• Problem: Look below for the line containing "lid_heads = []" and the line containing "bpy.context.scene.collection.objects.link(empty)"; repeat exactly those two lines and all lines between them, and nothing else.

• Listed records:
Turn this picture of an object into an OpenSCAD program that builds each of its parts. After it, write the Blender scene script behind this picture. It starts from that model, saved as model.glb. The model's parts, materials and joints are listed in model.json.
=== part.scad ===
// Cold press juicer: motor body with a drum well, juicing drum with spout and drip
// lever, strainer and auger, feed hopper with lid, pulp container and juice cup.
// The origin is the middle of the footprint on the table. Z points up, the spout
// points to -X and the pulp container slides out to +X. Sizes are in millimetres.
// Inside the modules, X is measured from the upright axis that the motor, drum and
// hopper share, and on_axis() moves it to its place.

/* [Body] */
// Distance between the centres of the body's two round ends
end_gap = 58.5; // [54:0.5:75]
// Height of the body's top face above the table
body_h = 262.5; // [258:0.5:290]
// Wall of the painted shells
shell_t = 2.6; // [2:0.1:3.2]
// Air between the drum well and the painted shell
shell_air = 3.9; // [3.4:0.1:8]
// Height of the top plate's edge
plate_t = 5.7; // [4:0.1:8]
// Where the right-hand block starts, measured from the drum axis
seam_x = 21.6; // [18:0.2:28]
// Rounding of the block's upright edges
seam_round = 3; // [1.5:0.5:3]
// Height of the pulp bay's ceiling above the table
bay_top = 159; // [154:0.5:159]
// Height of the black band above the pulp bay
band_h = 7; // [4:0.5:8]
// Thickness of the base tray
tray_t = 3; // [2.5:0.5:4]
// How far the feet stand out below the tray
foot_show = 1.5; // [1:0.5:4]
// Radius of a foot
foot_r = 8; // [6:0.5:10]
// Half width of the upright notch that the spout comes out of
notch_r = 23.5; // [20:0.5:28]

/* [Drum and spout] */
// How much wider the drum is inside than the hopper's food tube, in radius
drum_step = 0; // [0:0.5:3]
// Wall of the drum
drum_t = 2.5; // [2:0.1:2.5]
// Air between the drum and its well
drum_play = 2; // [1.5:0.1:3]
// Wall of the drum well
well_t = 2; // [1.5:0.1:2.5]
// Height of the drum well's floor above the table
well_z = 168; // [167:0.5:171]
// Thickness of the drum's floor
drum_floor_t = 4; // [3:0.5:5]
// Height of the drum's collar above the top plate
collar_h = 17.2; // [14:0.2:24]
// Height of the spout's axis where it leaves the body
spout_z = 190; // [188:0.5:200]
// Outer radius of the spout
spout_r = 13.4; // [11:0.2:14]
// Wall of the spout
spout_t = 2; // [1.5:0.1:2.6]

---

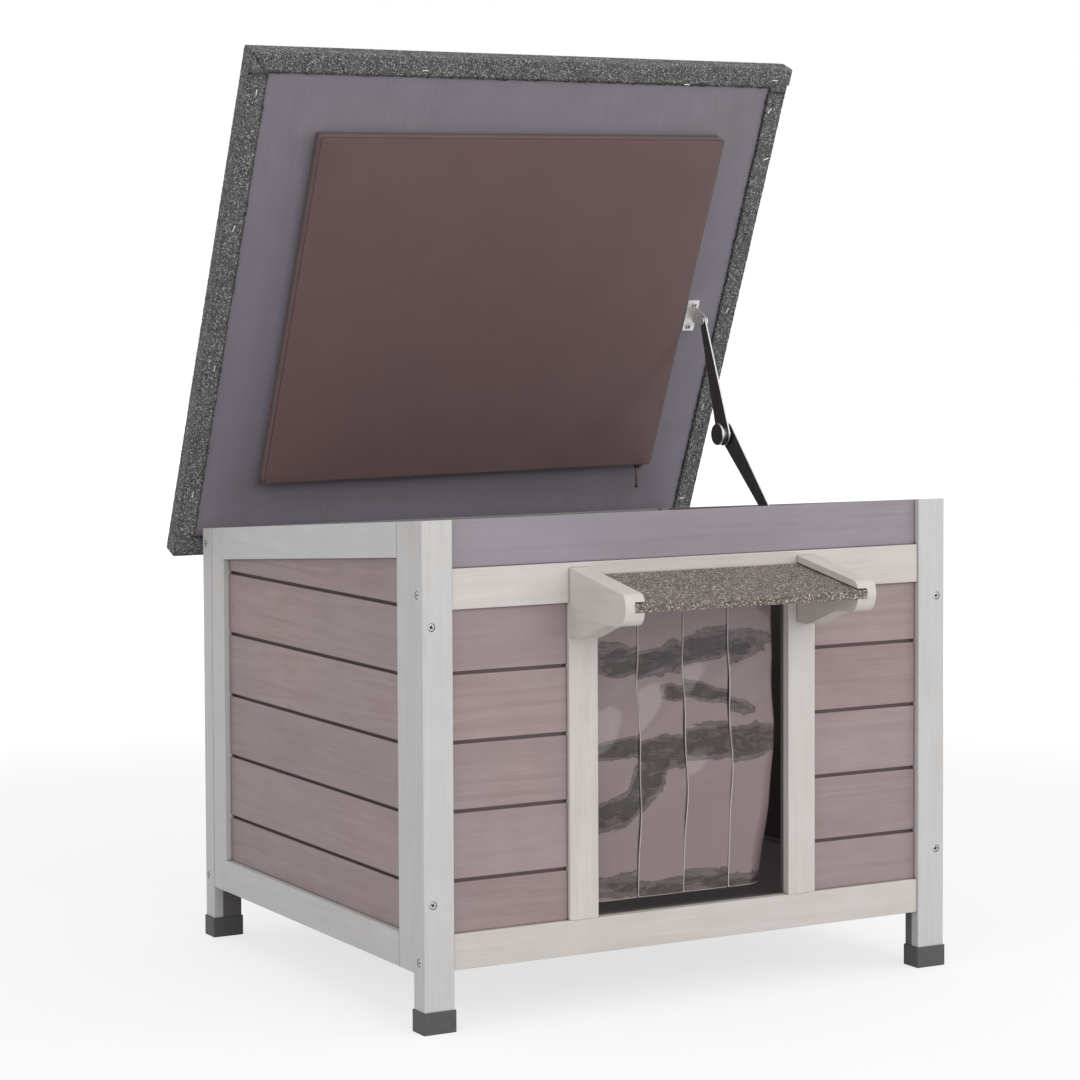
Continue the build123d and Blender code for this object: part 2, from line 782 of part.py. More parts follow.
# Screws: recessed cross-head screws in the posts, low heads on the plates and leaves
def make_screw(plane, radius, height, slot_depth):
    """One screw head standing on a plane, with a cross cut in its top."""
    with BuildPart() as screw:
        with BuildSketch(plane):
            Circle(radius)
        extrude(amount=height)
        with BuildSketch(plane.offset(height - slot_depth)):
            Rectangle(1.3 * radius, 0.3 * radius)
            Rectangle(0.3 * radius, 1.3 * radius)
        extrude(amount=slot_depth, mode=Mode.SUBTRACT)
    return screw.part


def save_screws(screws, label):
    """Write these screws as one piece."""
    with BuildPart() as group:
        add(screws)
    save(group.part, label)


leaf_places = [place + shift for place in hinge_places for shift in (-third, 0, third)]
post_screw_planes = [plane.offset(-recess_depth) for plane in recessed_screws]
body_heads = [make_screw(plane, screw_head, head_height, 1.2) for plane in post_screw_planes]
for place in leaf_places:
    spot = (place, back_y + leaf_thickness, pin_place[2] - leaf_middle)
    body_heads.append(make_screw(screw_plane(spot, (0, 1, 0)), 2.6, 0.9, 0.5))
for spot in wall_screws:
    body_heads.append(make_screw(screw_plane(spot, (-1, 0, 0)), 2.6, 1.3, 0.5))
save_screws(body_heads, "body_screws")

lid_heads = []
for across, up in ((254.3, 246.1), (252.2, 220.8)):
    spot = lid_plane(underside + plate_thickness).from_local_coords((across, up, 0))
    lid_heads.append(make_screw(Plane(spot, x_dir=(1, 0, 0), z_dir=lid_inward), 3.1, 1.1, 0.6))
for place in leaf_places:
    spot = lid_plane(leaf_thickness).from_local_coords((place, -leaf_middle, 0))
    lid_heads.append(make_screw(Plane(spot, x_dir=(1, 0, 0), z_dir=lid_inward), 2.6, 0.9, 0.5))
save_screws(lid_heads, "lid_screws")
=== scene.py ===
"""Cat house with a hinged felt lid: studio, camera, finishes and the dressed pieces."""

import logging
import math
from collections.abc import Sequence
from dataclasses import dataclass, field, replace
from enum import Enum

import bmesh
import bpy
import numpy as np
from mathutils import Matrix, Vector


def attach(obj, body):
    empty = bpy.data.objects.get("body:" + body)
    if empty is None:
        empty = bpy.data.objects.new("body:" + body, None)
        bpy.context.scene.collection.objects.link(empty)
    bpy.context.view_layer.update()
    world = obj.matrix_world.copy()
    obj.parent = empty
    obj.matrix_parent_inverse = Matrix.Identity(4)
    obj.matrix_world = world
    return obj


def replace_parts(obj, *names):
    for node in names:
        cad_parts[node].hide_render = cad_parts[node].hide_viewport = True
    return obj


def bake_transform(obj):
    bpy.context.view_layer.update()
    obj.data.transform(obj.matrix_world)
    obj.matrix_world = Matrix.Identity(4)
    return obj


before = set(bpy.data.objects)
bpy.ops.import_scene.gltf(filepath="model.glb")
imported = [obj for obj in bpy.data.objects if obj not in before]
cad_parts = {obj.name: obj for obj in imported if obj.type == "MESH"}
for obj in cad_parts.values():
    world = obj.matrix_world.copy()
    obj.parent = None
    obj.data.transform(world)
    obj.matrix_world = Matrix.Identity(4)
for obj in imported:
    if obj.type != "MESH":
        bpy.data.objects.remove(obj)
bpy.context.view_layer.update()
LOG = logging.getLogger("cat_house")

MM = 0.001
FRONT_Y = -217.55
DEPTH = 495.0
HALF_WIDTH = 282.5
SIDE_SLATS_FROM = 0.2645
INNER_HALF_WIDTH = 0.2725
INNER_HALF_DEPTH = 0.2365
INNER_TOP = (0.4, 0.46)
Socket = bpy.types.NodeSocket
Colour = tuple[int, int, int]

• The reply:
lid_heads = []
for across, up in ((254.3, 246.1), (252.2, 220.8)):
    spot = lid_plane(underside + plate_thickness).from_local_coords((across, up, 0))
    lid_heads.append(make_screw(Plane(spot, x_dir=(1, 0, 0), z_dir=lid_inward), 3.1, 1.1, 0.6))
for place in leaf_places:
    spot = lid_plane(leaf_thickness).from_local_coords((place, -leaf_middle, 0))
    lid_heads.append(make_screw(Plane(spot, x_dir=(1, 0, 0), z_dir=lid_inward), 2.6, 0.9, 0.5))
save_screws(lid_heads, "lid_screws")
=== scene.py ===
"""Cat house with a hinged felt lid: studio, camera, finishes and the dressed pieces."""

import logging
import math
from collections.abc import Sequence
from dataclasses import dataclass, field, replace
from enum import Enum

import bmesh
import bpy
import numpy as np
from mathutils import Matrix, Vector


def attach(obj, body):
    empty = bpy.data.objects.get("body:" + body)
    if empty is None:
        empty = bpy.data.objects.new("body:" + body, None)
        bpy.context.scene.collection.objects.link(empty)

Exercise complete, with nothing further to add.